Rows from a 3D modeling dataset.
______________________________

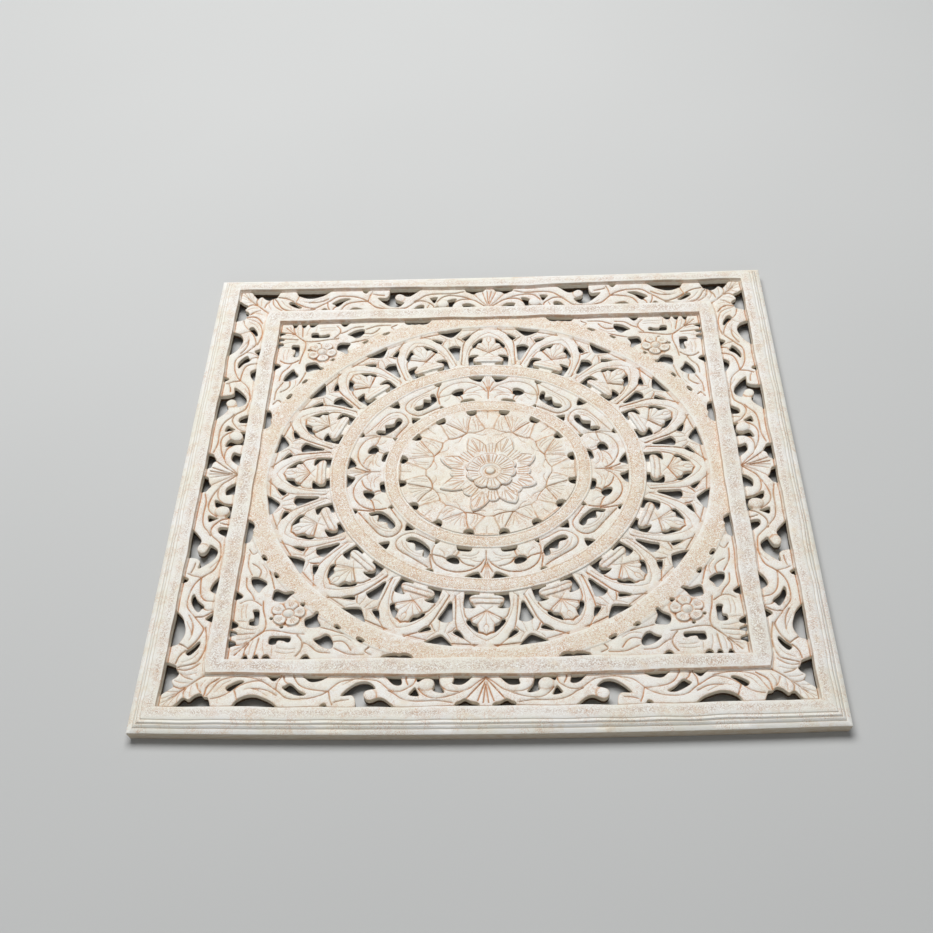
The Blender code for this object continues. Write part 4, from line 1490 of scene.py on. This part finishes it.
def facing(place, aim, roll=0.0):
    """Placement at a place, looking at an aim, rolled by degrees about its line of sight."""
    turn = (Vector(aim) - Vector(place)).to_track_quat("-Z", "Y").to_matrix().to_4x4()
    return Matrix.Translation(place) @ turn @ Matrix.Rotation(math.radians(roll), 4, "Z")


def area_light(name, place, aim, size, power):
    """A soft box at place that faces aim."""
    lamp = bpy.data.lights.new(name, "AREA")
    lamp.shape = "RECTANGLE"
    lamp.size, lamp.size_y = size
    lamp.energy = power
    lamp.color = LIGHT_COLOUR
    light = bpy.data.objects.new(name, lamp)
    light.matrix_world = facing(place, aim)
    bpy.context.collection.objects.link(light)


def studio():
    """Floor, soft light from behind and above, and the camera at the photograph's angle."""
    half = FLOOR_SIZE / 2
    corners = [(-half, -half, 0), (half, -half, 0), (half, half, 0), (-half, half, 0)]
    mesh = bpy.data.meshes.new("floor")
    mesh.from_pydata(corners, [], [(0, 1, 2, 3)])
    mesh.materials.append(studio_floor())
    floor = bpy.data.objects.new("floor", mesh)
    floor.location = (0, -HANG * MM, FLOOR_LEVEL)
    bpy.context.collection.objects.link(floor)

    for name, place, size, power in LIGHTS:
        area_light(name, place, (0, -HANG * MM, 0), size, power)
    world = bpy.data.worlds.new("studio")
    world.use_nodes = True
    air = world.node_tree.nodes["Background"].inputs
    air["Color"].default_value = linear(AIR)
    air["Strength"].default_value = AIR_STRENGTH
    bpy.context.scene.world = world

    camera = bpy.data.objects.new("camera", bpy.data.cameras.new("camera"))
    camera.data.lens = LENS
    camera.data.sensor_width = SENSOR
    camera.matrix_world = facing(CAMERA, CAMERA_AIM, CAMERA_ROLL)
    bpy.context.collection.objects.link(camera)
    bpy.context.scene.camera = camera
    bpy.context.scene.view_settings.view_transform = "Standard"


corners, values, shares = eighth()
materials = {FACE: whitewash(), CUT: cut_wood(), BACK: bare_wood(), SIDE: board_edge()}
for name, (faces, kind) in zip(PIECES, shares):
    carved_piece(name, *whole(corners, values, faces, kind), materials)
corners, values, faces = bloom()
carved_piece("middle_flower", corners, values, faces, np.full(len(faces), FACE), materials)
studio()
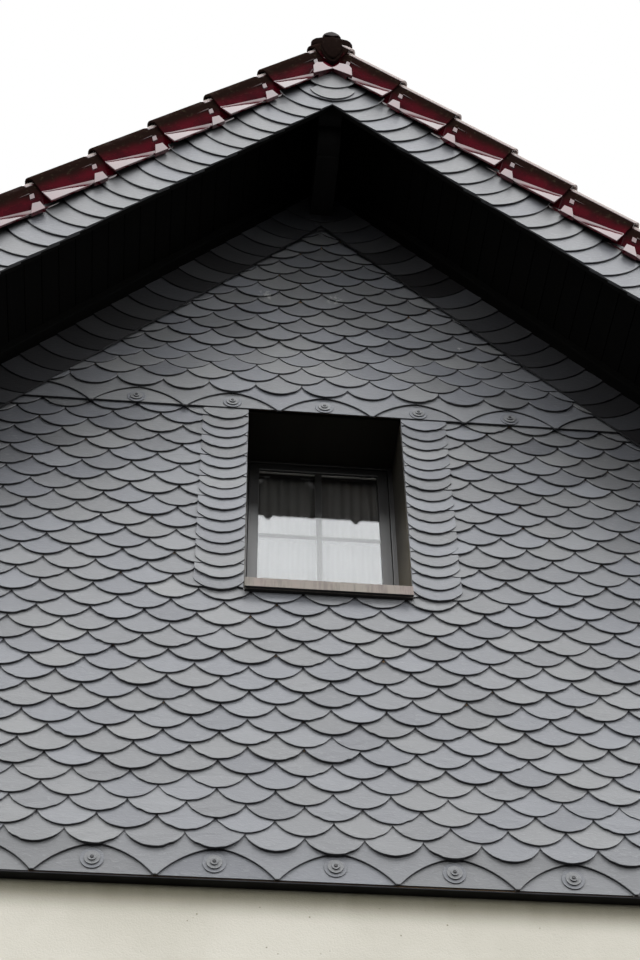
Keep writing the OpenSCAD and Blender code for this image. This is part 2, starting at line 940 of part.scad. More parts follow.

______________________________

TASK TO COMPLETE.
Recopy the whole listing exactly.

THE RESPONSE.
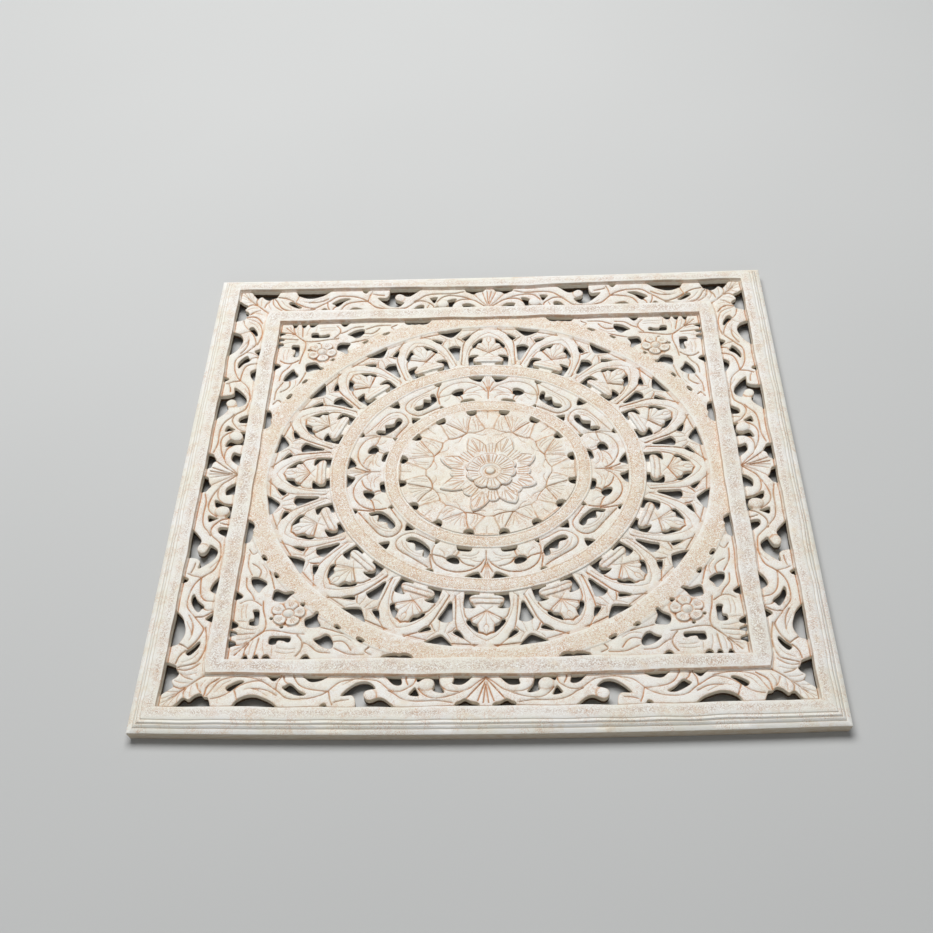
The Blender code for this object continues. Write part 4, from line 1490 of scene.py on. This part finishes it.
def facing(place, aim, roll=0.0):
    """Placement at a place, looking at an aim, rolled by degrees about its line of sight."""
    turn = (Vector(aim) - Vector(place)).to_track_quat("-Z", "Y").to_matrix().to_4x4()
    return Matrix.Translation(place) @ turn @ Matrix.Rotation(math.radians(roll), 4, "Z")


def area_light(name, place, aim, size, power):
    """A soft box at place that faces aim."""
    lamp = bpy.data.lights.new(name, "AREA")
    lamp.shape = "RECTANGLE"
    lamp.size, lamp.size_y = size
    lamp.energy = power
    lamp.color = LIGHT_COLOUR
    light = bpy.data.objects.new(name, lamp)
    light.matrix_world = facing(place, aim)
    bpy.context.collection.objects.link(light)


def studio():
    """Floor, soft light from behind and above, and the camera at the photograph's angle."""
    half = FLOOR_SIZE / 2
    corners = [(-half, -half, 0), (half, -half, 0), (half, half, 0), (-half, half, 0)]
    mesh = bpy.data.meshes.new("floor")
    mesh.from_pydata(corners, [], [(0, 1, 2, 3)])
    mesh.materials.append(studio_floor())
    floor = bpy.data.objects.new("floor", mesh)
    floor.location = (0, -HANG * MM, FLOOR_LEVEL)
    bpy.context.collection.objects.link(floor)

    for name, place, size, power in LIGHTS:
        area_light(name, place, (0, -HANG * MM, 0), size, power)
    world = bpy.data.worlds.new("studio")
    world.use_nodes = True
    air = world.node_tree.nodes["Background"].inputs
    air["Color"].default_value = linear(AIR)
    air["Strength"].default_value = AIR_STRENGTH
    bpy.context.scene.world = world

    camera = bpy.data.objects.new("camera", bpy.data.cameras.new("camera"))
    camera.data.lens = LENS
    camera.data.sensor_width = SENSOR
    camera.matrix_world = facing(CAMERA, CAMERA_AIM, CAMERA_ROLL)
    bpy.context.collection.objects.link(camera)
    bpy.context.scene.camera = camera
    bpy.context.scene.view_settings.view_transform = "Standard"


corners, values, shares = eighth()
materials = {FACE: whitewash(), CUT: cut_wood(), BACK: bare_wood(), SIDE: board_edge()}
for name, (faces, kind) in zip(PIECES, shares):
    carved_piece(name, *whole(corners, values, faces, kind), materials)
corners, values, faces = bloom()
carved_piece("middle_flower", corners, values, faces, np.full(len(faces), FACE), materials)
studio()
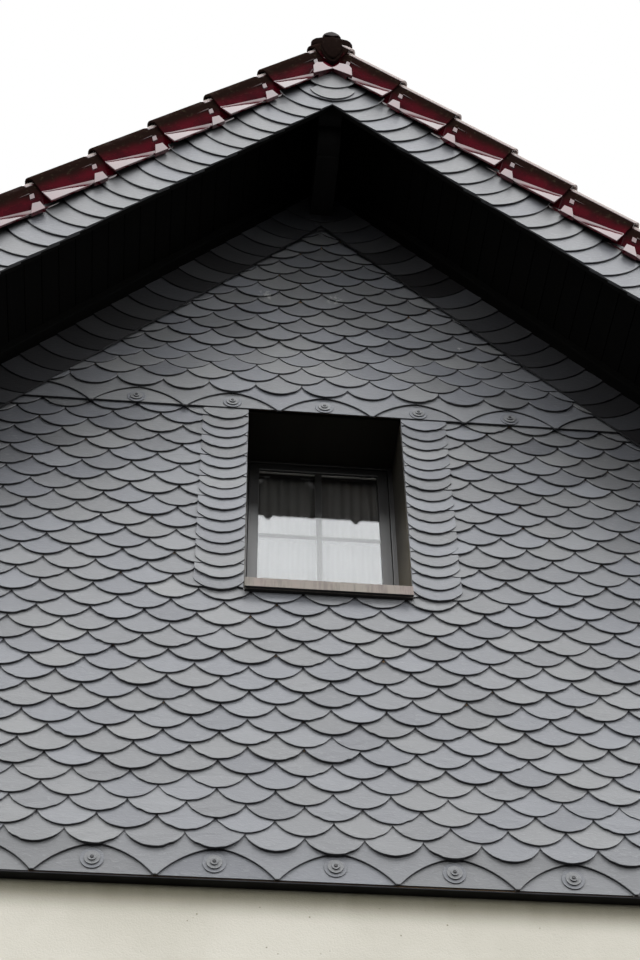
Keep writing the OpenSCAD and Blender code for this image. This is part 2, starting at line 940 of part.scad. More parts follow.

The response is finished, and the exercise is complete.